It depends on the project.

It could be anything from reading charts and preparing case reports, to mining a database for retrospective studies or interviewing subjects for a prospective study, to analyzing samples from a clinical drug trial or analyzing individual samples such as performing in-depth intronic mutational analysis not done by commercial labs. In the past we've had med students drawing blood, reading charts, interviewing patients and taking their vitals; mainly making use of skills they would have learned or will use shortly.
 
with many years in bench research (although disease focused), i want to shift to "clinical research" as a med student next year, preferably in surgery or so.
what exactly would that kind of research entail? what/how could i contribute? what are the methods used (i doubt pipetting or PCR?)? is it mainly just analyzing a bunch of data/outcomes?

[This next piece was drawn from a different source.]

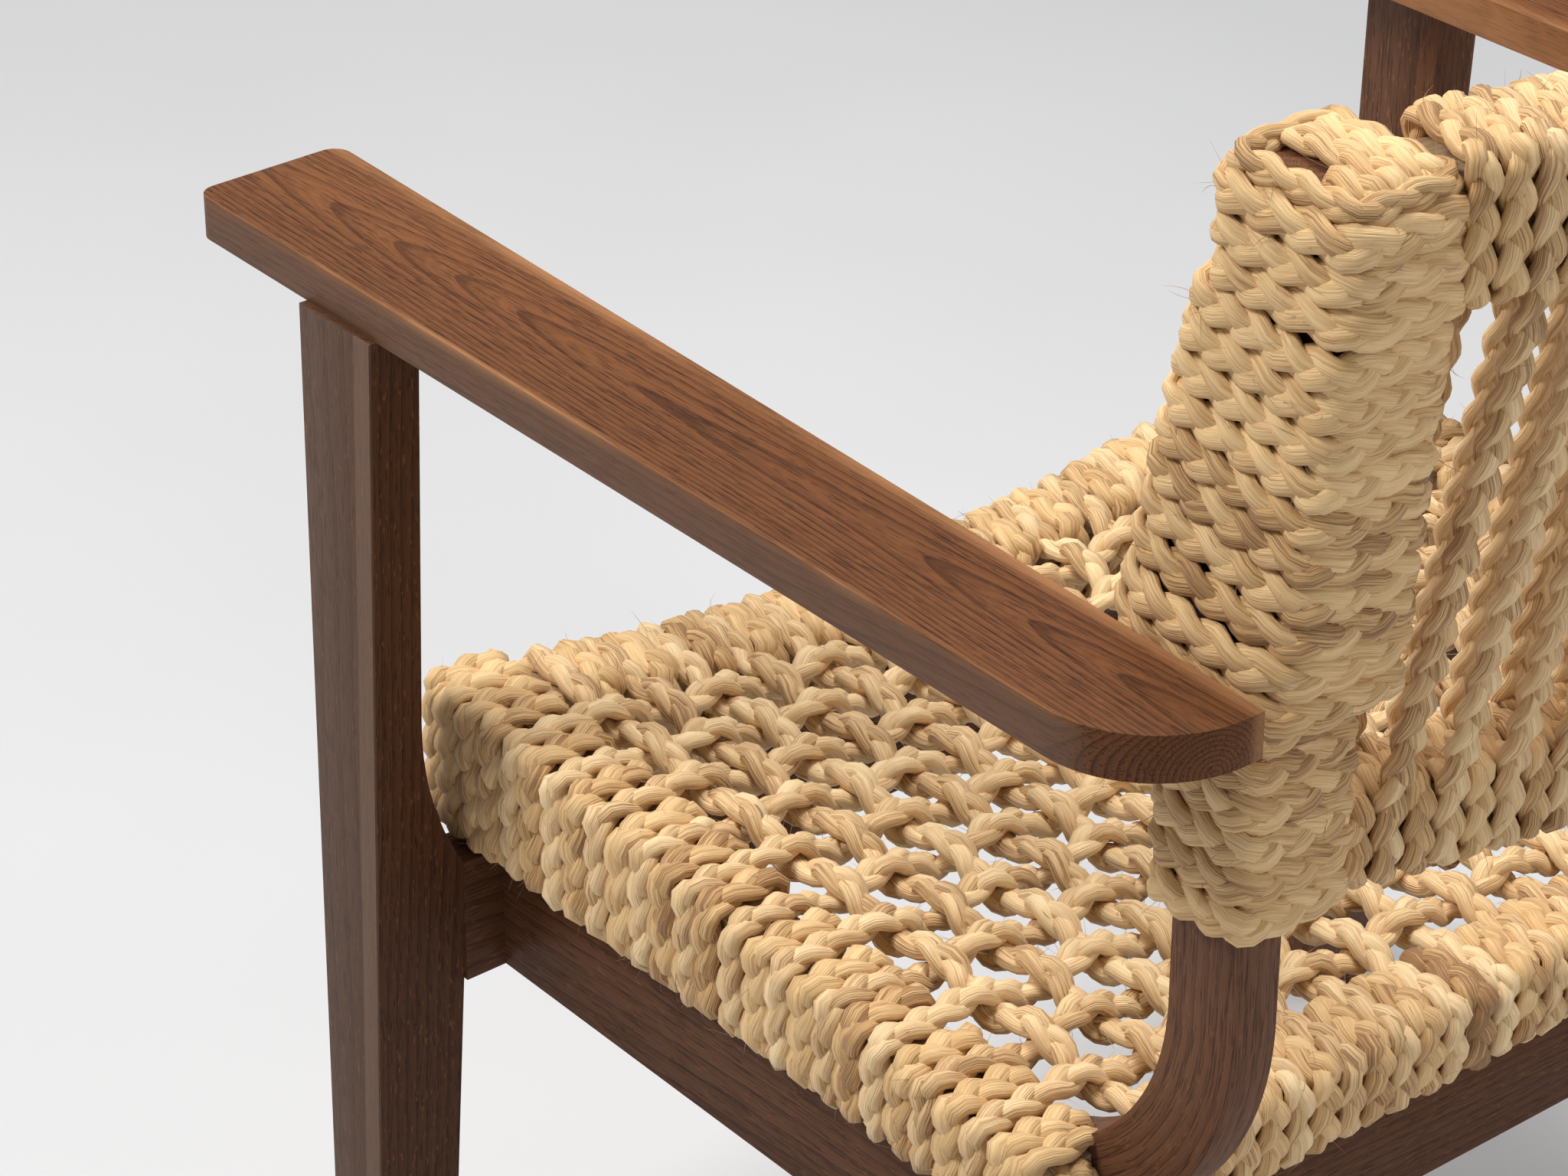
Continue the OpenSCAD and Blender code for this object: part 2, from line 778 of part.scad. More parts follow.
// cords between the back's rails; front = -1 or rear = 1 face of both rails
cord_count = 2 * floor((bow_r * asin(span / bow_r) * PI / 180 - back_rope_t - cord_w) / back_pitch) + 1;
module back_cords(face) {
    r = back_rope_t / 2;
    half_top = face * (top_rail_d / 2 + r);
    half_low = face * (low_rail_d / 2 + r);
    z_low = low_rail_z1 + back_rope_t;
    z_top = top_rail_z0 - back_rope_t;
    color(pale_straw) for (i = [0 : cord_count - 1]) {
        a = (i - (cord_count - 1) / 2) * back_pitch / bow_r * 180 / PI;
        low = [(bow_r + half_low) * sin(a), low_rail_y - bow_r + bow + (bow_r + half_low) * cos(a)];
        top = [(bow_r + half_top) * sin(a), top_rail_y - bow_r + bow + (bow_r + half_top) * cos(a)];
        multmatrix([
            [1, 0, (top[0] - low[0]) / (z_top - z_low), low[0]],
            [0, 1, (top[1] - low[1]) / (z_top - z_low), low[1]],
            [0, 0, 1, z_low],
            [0, 0, 0, 1]])
            linear_extrude(z_top - z_low) circle(r, $fn = 12);
    }
}

module frame_dowels() { color(plain_wood) frame_dowel_set(); }
module arm_dowels() { color(plain_wood) arm_dowel_set(); }
module seat_dowels() { color(plain_wood) seat_dowel_set(); }
module back_dowels() { color(plain_wood) back_dowel_set(); }
module arm_screws() { color(steel) arm_screw_set(); }
module seat_screws() { color(steel) seat_screw_set(); }
module foot_screws() { color(steel) foot_screw_set(); }
module stile_screws() { color(steel) stile_screw_set(); }
module rope_tacks() { color(steel) tack_set(); }

front_leg(false);  // front_leg_left
front_leg(true);  // front_leg_right
rear_leg(false);  // rear_leg_left
rear_leg(true);  // rear_leg_right
armrest(false);  // armrest_left
armrest(true);  // armrest_right
front_rail();
rear_rail();
side_rail(false);  // side_rail_left
side_rail(true);  // side_rail_right
seat_board_front();
seat_board_rear();
seat_board(false);  // seat_board_left
seat_board(true);  // seat_board_right
back_upright(false);  // back_upright_left
back_upright(true);  // back_upright_right
back_stile(false);  // back_stile_left
back_stile(true);  // back_stile_right
back_top_rail();
back_bottom_rail();
seat_wrap_front();
seat_wrap_rear();
seat_wrap_side(false);  // seat_wrap_left
seat_wrap_side(true);  // seat_wrap_right
back_wrap_upper(false);  // back_wrap_upper_left
back_wrap_upper(true);  // back_wrap_upper_right
back_wrap_lower(false);  // back_wrap_lower_left
back_wrap_lower(true);  // back_wrap_lower_right
back_wrap_top();
back_wrap_bottom();
post_cap(false);  // post_cap_left
post_cap(true);  // post_cap_right
seat_cords_across();
seat_cords_lengthwise();
back_cords(-1);  // back_cords_front
back_cords(1);  // back_cords_rear
frame_dowels();
arm_dowels();
seat_dowels();
back_dowels();
arm_screws();
seat_screws();
foot_screws();
stile_screws();
rope_tacks();
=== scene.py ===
# %% [markdown]
# # A wooden armchair wound with plaited straw rope
# The chair has a frame of stained beech and a seat and back of rope. The rope isn't twisted but plaited
# from three flat strands, so this script makes each strand as a real mesh and leads it round the boards.
# The wooden parts are the exact CAD parts. They only get soft edges and a finish here.

# %% the shared frame
import math

import bpy
import numpy as np
from mathutils import Matrix, Vector


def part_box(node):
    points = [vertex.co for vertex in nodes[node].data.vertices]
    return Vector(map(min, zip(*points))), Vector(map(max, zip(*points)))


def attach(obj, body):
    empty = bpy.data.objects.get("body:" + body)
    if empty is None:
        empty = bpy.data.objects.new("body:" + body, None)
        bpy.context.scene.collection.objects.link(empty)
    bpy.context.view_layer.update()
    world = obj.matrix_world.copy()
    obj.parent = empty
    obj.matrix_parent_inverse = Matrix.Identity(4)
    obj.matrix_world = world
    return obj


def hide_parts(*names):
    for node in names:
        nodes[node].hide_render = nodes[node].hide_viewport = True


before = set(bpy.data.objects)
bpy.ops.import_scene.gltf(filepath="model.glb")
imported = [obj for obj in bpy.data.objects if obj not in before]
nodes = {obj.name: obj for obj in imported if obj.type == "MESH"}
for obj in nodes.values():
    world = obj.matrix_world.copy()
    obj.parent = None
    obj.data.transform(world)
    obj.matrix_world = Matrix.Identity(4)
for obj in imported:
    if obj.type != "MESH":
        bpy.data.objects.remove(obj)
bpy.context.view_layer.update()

# %% [markdown]
# ## The viewpoint
# A long lens from behind and above the left armrest keeps the boards nearly parallel. The camera's three
# directions are built from where it looks, so that the horizon stays level.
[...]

Clinical researcher here. usually it involves recruiting patients for a clinical study. The tasks will include your boss (principal investigator) coming to you and saying he wants to do xyz. you will help draft the protocol and informed consent. you will be submitting to the IRB for approval, consenting patients for the study, following up with patients, collecting samples and performing whatever needs to be done on the patients in the study. and when the study is over analyzing the data. lots of stuff.
 
There two kinds: observational and interventional.

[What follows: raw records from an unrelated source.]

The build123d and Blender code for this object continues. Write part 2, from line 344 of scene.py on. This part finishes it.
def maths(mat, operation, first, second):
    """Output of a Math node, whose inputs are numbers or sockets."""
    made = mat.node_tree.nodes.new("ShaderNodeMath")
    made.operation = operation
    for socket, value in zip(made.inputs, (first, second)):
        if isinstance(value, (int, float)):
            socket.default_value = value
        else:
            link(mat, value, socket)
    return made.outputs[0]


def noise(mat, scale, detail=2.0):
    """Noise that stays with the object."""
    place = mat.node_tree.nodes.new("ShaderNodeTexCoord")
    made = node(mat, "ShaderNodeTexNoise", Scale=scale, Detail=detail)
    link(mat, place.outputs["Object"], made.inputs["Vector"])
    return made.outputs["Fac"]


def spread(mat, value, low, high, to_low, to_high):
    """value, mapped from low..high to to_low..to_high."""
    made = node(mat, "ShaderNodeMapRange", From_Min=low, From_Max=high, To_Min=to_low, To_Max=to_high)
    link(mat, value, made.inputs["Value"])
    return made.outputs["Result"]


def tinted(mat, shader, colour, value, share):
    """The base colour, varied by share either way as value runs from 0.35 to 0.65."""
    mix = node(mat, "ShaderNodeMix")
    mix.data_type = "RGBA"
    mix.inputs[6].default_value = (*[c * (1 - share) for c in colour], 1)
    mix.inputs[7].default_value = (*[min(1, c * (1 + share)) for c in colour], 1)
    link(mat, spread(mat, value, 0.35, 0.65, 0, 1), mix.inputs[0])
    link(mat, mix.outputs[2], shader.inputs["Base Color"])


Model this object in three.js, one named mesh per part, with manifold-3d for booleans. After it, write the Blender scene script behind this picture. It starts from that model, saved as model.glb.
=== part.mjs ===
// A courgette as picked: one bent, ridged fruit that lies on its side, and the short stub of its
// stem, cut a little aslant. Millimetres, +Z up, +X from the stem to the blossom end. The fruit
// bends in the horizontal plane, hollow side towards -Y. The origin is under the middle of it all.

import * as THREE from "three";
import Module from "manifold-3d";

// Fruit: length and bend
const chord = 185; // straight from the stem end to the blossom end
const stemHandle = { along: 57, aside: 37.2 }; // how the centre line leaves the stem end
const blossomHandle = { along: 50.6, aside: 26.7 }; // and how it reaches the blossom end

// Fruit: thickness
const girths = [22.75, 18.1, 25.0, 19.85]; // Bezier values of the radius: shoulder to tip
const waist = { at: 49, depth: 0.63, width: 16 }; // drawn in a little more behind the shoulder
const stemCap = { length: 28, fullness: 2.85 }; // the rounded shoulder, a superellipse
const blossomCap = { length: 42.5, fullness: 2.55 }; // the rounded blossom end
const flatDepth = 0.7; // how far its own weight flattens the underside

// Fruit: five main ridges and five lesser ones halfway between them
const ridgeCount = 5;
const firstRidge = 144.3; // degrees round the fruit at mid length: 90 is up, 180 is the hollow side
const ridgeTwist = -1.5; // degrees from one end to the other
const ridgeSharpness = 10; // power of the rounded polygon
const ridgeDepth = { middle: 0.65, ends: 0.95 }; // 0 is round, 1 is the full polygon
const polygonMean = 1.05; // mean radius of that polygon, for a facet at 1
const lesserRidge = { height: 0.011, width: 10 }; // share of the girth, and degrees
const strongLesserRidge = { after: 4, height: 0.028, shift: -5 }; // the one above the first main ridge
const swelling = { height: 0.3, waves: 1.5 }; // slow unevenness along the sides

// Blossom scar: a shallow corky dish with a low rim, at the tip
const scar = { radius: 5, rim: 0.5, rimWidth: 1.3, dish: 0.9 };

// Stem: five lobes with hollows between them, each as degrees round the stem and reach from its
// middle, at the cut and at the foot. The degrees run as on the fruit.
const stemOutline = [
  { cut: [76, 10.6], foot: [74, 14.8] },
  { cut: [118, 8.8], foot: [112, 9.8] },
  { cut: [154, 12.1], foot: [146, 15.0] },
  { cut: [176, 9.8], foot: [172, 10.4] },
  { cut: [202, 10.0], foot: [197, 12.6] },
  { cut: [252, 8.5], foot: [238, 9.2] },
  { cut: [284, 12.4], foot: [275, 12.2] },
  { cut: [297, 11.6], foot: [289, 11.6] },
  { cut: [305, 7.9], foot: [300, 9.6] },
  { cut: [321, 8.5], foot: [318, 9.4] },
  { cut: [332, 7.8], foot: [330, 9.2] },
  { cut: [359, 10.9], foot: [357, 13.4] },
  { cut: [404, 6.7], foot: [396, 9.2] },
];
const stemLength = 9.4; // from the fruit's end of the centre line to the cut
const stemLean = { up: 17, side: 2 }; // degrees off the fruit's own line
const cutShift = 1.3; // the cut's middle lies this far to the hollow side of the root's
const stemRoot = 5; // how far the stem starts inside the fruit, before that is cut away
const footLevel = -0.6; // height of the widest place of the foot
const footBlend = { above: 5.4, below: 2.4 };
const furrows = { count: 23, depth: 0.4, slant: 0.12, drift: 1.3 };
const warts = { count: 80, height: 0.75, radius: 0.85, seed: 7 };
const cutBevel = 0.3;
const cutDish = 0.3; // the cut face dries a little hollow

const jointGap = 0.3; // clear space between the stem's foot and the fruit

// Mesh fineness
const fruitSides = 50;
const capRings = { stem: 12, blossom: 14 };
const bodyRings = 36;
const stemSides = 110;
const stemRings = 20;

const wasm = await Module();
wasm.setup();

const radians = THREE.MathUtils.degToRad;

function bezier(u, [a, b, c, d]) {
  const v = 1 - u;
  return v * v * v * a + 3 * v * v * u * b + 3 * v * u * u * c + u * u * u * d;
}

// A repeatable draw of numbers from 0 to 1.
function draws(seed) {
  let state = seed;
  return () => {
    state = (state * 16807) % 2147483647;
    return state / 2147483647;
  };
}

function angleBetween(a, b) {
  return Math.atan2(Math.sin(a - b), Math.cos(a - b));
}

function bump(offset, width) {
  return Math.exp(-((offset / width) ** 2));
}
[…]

With observational, you are collecting data as a snapshot in time and/or following subjects over the long term to eventually test the hypothesis that a specific exposure is related to a specific outcome. This can be done retrospectively in a very short period of time (looking at data that's already been collected, sometimes collected in the medical record thus the term "chart review") or prospectively (collecting the data in real time and waiting for the outcomes to occur) -- these studies can go on for decades. One example would be the Nurses Health Study http://www.channing.harvard.edu/nhs/?page_id=70 and another is the Framingham Study http://www.framinghamheartstudy.org/about/index.html.

Interventional studies involve doing something to the subjects (intervention) and collecting data to determine the outcome. The ideal interventional study involves randomization (assigned by chance to one group or another), a placebo, and double blinding (neither the person measuring outcomes nor the subject knows which intervention was administered). Clearly, with some behavioral interventions, blinding the subjects is not possible. Drug and device trials are the most common interventional studies that physicians are involved in and are particularly common in cancer (usual care + placebo vs. usual care plus an experimental treatment), HIV, Hepatitis C, and a number of other conditions.

If your school offers research opportunities for medical students you may get a position working in an exisiting longitudinal study (collecting data from subjects) or do a retrospective chart review study to answer a specific question. Involvement in clinical trials tends to begin in fellowship training, from what I've seen.